1968 was an interesting year. Several of us here at The Price of Liberty recall that rather fateful year. For us, the impact of events of 1968 still is resonating around the world, and especially the States, in 2026.
Many people will recall that year as the year of assassinations: Martin Luther King Jr. and Robert F Kennedy (Sr.) were killed by assassins in April and June. Of note, RFK was killed by Sirhan Sirhan, born in Jerusalem and nominally a “christian” who immigrated to California, where he grew angry of RFK’s support of Israel and the Six-Day War of 1967 which saw Israel gain control of his birthplace. 58 years later those same issues lead to deaths and destruction. As do the racial political issues that lay behind the killing of King.
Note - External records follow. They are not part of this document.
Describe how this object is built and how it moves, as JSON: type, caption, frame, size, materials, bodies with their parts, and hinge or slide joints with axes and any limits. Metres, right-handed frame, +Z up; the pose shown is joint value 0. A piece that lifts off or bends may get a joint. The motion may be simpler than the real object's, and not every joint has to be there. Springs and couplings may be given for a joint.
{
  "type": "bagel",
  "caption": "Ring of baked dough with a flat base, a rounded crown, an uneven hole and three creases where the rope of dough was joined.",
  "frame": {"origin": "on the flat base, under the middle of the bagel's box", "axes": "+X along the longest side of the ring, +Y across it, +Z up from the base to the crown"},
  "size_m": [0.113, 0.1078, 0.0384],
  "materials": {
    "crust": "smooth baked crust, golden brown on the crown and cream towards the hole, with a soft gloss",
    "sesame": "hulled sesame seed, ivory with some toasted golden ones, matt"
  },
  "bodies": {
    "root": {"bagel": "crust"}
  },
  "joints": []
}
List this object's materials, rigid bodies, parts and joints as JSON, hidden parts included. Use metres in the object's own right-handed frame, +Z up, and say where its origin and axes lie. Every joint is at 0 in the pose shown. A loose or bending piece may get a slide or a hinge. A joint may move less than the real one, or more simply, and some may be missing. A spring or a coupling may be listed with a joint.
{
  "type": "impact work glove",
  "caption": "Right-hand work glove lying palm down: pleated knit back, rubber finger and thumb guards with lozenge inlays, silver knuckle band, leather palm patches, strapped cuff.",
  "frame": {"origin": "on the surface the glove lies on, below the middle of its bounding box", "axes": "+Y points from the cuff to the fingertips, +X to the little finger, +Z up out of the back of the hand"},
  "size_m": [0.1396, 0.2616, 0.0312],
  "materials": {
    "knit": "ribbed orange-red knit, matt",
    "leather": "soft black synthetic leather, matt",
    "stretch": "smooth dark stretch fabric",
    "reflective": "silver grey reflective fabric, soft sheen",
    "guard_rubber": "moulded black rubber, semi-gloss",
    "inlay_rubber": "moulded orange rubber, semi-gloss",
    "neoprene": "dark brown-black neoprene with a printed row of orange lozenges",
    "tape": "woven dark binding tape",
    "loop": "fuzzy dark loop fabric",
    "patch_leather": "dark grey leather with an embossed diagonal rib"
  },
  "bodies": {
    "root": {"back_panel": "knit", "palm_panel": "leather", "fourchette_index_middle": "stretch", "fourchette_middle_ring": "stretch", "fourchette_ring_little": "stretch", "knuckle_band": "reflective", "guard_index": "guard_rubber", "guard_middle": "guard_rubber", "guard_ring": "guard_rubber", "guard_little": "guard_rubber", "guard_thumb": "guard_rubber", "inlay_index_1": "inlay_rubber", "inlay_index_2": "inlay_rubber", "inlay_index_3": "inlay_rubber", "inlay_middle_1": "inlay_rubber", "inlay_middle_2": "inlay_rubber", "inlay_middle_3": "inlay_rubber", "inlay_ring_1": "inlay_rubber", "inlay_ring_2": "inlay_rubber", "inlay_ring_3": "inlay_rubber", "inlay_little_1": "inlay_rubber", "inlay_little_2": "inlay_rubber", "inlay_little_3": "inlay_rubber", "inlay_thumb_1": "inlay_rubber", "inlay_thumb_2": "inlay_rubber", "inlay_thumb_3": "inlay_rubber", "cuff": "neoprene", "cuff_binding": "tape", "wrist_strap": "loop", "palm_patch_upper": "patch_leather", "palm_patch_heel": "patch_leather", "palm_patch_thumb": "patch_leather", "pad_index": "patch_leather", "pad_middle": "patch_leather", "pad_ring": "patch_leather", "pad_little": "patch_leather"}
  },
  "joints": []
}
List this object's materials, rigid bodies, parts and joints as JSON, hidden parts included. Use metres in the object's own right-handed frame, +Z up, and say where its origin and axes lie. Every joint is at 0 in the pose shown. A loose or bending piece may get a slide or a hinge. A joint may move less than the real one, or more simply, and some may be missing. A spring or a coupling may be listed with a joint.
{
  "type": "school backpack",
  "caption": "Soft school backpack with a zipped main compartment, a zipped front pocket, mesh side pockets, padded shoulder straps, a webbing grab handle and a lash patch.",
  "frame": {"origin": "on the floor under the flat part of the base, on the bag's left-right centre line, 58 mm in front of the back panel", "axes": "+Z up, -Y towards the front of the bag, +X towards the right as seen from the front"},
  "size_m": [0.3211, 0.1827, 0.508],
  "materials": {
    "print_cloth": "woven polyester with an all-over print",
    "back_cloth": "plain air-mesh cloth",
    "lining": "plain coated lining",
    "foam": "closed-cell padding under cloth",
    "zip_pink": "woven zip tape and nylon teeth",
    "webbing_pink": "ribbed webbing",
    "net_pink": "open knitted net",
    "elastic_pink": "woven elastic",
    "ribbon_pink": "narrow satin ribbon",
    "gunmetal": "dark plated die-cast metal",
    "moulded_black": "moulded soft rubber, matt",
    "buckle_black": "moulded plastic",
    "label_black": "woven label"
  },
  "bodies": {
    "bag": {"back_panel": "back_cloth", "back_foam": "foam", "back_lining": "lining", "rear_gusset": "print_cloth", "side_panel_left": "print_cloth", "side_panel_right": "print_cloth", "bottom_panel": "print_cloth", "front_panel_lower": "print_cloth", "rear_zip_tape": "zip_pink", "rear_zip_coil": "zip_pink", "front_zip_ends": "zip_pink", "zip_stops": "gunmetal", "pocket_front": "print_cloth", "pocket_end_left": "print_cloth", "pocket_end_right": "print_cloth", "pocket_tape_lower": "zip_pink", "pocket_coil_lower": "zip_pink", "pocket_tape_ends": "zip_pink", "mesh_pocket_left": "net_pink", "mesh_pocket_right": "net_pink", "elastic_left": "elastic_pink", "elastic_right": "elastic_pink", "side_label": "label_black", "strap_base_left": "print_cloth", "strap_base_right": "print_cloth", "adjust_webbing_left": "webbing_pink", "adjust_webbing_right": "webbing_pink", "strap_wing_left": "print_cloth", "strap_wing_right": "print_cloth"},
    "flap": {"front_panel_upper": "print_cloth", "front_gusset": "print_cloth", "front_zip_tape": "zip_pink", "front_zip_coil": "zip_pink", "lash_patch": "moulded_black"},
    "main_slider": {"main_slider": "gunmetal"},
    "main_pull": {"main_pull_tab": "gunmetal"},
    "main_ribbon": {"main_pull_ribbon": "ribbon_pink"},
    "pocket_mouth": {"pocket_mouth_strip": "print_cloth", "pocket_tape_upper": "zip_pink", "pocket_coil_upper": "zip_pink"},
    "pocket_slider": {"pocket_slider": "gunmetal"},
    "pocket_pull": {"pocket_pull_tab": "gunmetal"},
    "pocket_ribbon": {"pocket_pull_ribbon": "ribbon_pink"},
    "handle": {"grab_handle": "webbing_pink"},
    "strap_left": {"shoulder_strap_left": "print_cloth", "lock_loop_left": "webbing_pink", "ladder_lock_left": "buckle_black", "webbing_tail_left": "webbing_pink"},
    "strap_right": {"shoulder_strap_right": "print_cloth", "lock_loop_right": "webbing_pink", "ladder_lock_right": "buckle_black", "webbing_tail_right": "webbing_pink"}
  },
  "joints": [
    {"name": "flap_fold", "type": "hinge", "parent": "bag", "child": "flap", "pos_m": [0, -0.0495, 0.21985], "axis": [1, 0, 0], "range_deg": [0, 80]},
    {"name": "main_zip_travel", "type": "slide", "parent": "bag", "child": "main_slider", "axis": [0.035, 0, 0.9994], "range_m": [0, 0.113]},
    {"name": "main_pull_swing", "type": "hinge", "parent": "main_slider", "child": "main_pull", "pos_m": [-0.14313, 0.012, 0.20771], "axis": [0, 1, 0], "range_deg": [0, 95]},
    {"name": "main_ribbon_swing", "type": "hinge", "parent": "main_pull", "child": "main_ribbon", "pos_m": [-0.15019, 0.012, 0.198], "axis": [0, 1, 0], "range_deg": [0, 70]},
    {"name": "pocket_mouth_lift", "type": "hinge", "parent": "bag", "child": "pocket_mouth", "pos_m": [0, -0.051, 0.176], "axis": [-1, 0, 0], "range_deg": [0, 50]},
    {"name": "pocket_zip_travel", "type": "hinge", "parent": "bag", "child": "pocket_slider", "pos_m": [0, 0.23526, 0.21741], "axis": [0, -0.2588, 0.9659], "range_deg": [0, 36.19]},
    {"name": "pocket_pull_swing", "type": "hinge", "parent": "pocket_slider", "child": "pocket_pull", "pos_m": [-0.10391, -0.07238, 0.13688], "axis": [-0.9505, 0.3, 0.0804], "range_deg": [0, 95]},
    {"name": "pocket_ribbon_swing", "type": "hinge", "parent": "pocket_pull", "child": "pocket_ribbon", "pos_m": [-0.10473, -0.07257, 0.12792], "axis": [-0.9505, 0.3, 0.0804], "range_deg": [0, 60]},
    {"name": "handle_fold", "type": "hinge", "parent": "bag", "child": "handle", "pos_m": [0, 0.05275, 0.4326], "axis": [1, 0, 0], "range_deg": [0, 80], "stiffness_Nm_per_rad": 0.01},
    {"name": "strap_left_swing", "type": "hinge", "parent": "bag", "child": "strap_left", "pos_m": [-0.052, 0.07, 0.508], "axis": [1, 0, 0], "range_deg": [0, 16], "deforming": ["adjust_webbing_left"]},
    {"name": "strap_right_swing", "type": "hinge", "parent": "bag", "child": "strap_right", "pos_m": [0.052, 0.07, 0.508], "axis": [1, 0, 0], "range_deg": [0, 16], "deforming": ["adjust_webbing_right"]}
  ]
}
The decision of the successor to RFK’s brother JFK (Texan Lyndon Baines Johnson) to not run, and RFK’s killing, led to Richard Nixon defeating Hubert Humphrey in the 1968 election. We note that by current, 2026, standards, neither RFK, LBJ, JFK, nor HHH would be considered acceptable as Democrats. In 1968, the American-Vietnam phase of the Great Asian War was three years old, and would last another six or seven (depending on what event is considered the end of that phase). In contrast to the present show of “sorrow” over the thirteen American military deaths in the present Iran war, American war in Vietnam saw more than 50,000 American military die. In a time when the States had only 200 million people, as compared to pushing 350 million in 2026!
Which brings us to an event in 1968 that is seldom recalled, which nevertheless still has a major impact on the world of 2026. That was the publication of The Population Bomb by Professor Paul Ehrlich and his wife Anne, of Stanford. (Paul Ehrlich died on 13 March 2026.)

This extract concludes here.